If I have a table in SQL as:
| id | code |
|---|---|
| 1 | 6 |
| 1 | 8 |
| 1 | 4 |
| 2 | 3 |
| 2 | 7 |
| 2 | 4 |
| 3 | 7 |
| 3 | 6 |
| 3 | 7 |
What I need to do, logically is:
- Get the top row of each group when grouped by id, ordered by code
- Create a new column to show if the code column contained a 7 anywhere, within the group
Desired result:
| id | code | c7 |
|---|---|---|
| 1 | 4 | N |
| 2 | 3 | Y |
| 3 | 6 | Y |
I think it needs a "CASE WHEN" statement in the SELECT, but have not worked it out. What query can I execute to get this?
CodePudding user response:
Seems like you can use a MIN and a conditional aggregate:
SELECT id,
MIN(Code) AS Code,
CASE WHEN COUNT(CASE code WHEN 7 THEN 1 END) > 0 THEN 'Y' ELSE 'N' END AS C7
FROM dbo.YourTable
GROUP BY id;
CodePudding user response:
There is probably a better way to do this, but what comes to mind is that first you have to partition the table to get the top one based on whatever that criteria is, then join back against itself to find the ones with the 7
declare @table1 table (id int not null, code int not null)

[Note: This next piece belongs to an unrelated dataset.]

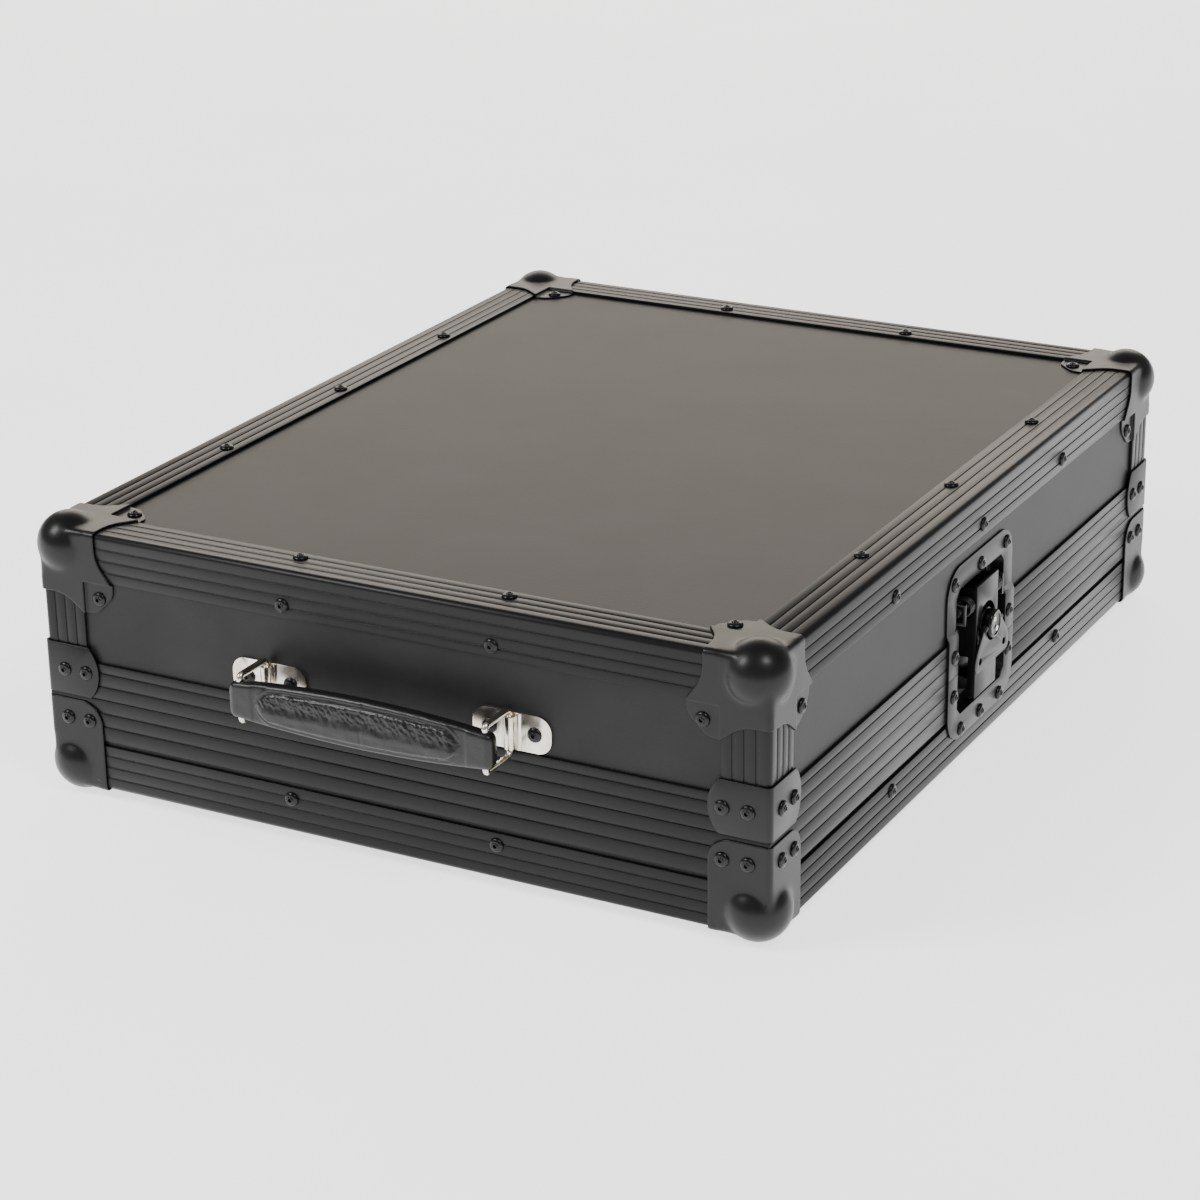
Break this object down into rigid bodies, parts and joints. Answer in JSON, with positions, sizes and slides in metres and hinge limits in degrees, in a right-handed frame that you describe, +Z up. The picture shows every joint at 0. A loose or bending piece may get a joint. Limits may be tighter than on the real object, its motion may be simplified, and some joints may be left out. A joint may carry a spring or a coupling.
{
  "type": "dj mixer flight case",
  "caption": "Black flight case for a table-top mixer: shallow base, deep lift-off lid with strap handle, butterfly latches at the sides and ball corners.",
  "frame": {"origin": "middle of the floor panel's underside", "axes": "+Z up, +Y away from the handle side, +X along the handle side towards the right latch"},
  "size_m": [0.4972, 0.6385, 0.1764],
  "materials": {
    "laminate_panel": "black laminated plywood with a fine pebbled face",
    "black_aluminium": "black anodised, satin",
    "black_steel": "black coated pressed steel, satin",
    "nickel_steel": "nickel plated steel",
    "black_rivet": "black coated steel rivets",
    "spring_steel": "oiled spring steel",
    "foam": "dark grey closed-cell foam",
    "grip_leather": "black leather-look cover with stitching"
  },
  "bodies": {
    "base": {"base_angle_back": "black_aluminium", "base_angle_front": "black_aluminium", "base_angle_left": "black_aluminium", "base_angle_right": "black_aluminium", "base_back_panel": "laminate_panel", "base_ball_corner_back_left": "black_steel", "base_ball_corner_back_right": "black_steel", "base_ball_corner_front_left": "black_steel", "base_ball_corner_front_right": "black_steel", "base_floor_panel": "laminate_panel", "base_foam": "foam", "base_front_panel": "laminate_panel", "base_left_panel": "laminate_panel", "base_profile_back": "black_aluminium", "base_profile_front": "black_aluminium", "base_profile_left": "black_aluminium", "base_profile_right": "black_aluminium", "base_right_panel": "laminate_panel", "base_rivets": "black_rivet", "latch_left_lower_dish": "black_steel", "latch_right_lower_dish": "black_steel"},
    "lid": {"handle_bracket_left": "nickel_steel", "handle_bracket_right": "nickel_steel", "latch_left_upper_dish": "black_steel", "latch_right_upper_dish": "black_steel", "lid_angle_back": "black_aluminium", "lid_angle_front": "black_aluminium", "lid_angle_left": "black_aluminium", "lid_angle_right": "black_aluminium", "lid_back_panel": "laminate_panel", "lid_ball_corner_back_left": "black_steel", "lid_ball_corner_back_right": "black_steel", "lid_ball_corner_front_left": "black_steel", "lid_ball_corner_front_right": "black_steel", "lid_corner_angles": "black_aluminium", "lid_corner_braces": "black_steel", "lid_foam": "foam", "lid_front_panel": "laminate_panel", "lid_left_panel": "laminate_panel", "lid_profile_back": "black_aluminium", "lid_profile_front": "black_aluminium", "lid_profile_left": "black_aluminium", "lid_profile_right": "black_aluminium", "lid_right_panel": "laminate_panel", "lid_rivets": "black_rivet", "lid_top_panel": "laminate_panel"},
    "handle_ring_left": {"handle_ring_left": "nickel_steel"},
    "handle_grip": {"handle_grip": "grip_leather"},
    "handle_ring_right": {"handle_ring_right": "nickel_steel"},
    "latch_right_carriage": {"latch_right_cross_pin": "black_steel", "latch_right_springs": "spring_steel"},
    "latch_right_clasp": {"latch_right_clasp": "black_steel"},
    "latch_right_spindle": {"latch_right_spindle": "black_steel"},
    "latch_right_wing": {"latch_right_wing": "black_steel"},
    "latch_left_carriage": {"latch_left_cross_pin": "black_steel", "latch_left_springs": "spring_steel"},
    "latch_left_clasp": {"latch_left_clasp": "black_steel"},
    "latch_left_spindle": {"latch_left_spindle": "black_steel"},
    "latch_left_wing": {"latch_left_wing": "black_steel"}
  },
  "joints": [
    {"name": "lid_lift", "type": "slide", "parent": "base", "child": "lid", "axis": [0, 0, 1], "range_m": [0, 0.2]},
    {"name": "left_ring_swing", "type": "hinge", "parent": "lid", "child": "handle_ring_left", "pos_m": [-0.08, -0.29978, 0.092], "axis": [0, 0, 1], "range_deg": [-60, 60]},
    {"name": "right_ring_swing", "type": "hinge", "parent": "lid", "child": "handle_ring_right", "pos_m": [0.08, -0.29978, 0.092], "axis": [0, 0, 1], "range_deg": [-60, 60]},
    {"name": "grip_swing", "type": "hinge", "parent": "handle_ring_left", "child": "handle_grip", "pos_m": [-0.08, -0.32678, 0.092], "axis": [0, 0, 1], "range_deg": [-60, 60]},
    {"name": "latch_right_draw", "type": "slide", "parent": "lid", "child": "latch_right_carriage", "axis": [0, 0, -1], "range_m": [0, 0.004]},
    {"name": "latch_right_tilt", "type": "hinge", "parent": "latch_right_carriage", "child": "latch_right_clasp", "pos_m": [0.236, 0, 0.0945], "axis": [0, -1, 0], "range_deg": [0, 8]},
    {"name": "latch_right_turn", "type": "hinge", "parent": "latch_right_clasp", "child": "latch_right_spindle", "pos_m": [0.245, 0, 0.078], "axis": [1, 0, 0], "range_deg": [0, 180]},
    {"name": "latch_right_wing_fold", "type": "hinge", "parent": "latch_right_spindle", "child": "latch_right_wing", "pos_m": [0.2452, 0, 0.078], "axis": [0, -1, 0], "range_deg": [0, 90]},
    {"name": "latch_left_draw", "type": "slide", "parent": "lid", "child": "latch_left_carriage", "axis": [0, 0, -1], "range_m": [0, 0.004]},
    {"name": "latch_left_tilt", "type": "hinge", "parent": "latch_left_carriage", "child": "latch_left_clasp", "pos_m": [-0.236, 0, 0.0945], "axis": [0, 1, 0], "range_deg": [0, 8]},
    {"name": "latch_left_turn", "type": "hinge", "parent": "latch_left_clasp", "child": "latch_left_spindle", "pos_m": [-0.245, 0, 0.078], "axis": [-1, 0, 0], "range_deg": [0, 180]},
    {"name": "latch_left_wing_fold", "type": "hinge", "parent": "latch_left_spindle", "child": "latch_left_wing", "pos_m": [-0.2452, 0, 0.078], "axis": [0, 1, 0], "range_deg": [0, 90]}
  ],
  "couplings": [
    {"joint": "right_ring_swing", "follows": "left_ring_swing", "ratio": 1},
    {"joint": "grip_swing", "follows": "left_ring_swing", "ratio": -1},
    {"joint": "latch_right_draw", "follows": "latch_right_turn", "m_per_rad": 0.0012732},
    {"joint": "latch_left_draw", "follows": "latch_left_turn", "m_per_rad": 0.0012732}
  ]
}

insert into @table1 (id, code)
values
(1,6),
(1,8),
(1,4),
(2,3),
(2,7),
(2,4),
(3,7),
(3,6),
(3,7)
select id, code, c7
from (
select t.id ,t.code
,(CASE WHEN c.id is null then 'N' else 'Y' END) as c7
,ROW_NUMBER() OVER (PARTITION BY t.id order by t.code) AS p
from @table1 t
left outer join (
select id, code, 'Y' as c7
from @table1
where code = 7) c on c.id = t.id
) sorted
where sorted.p = 1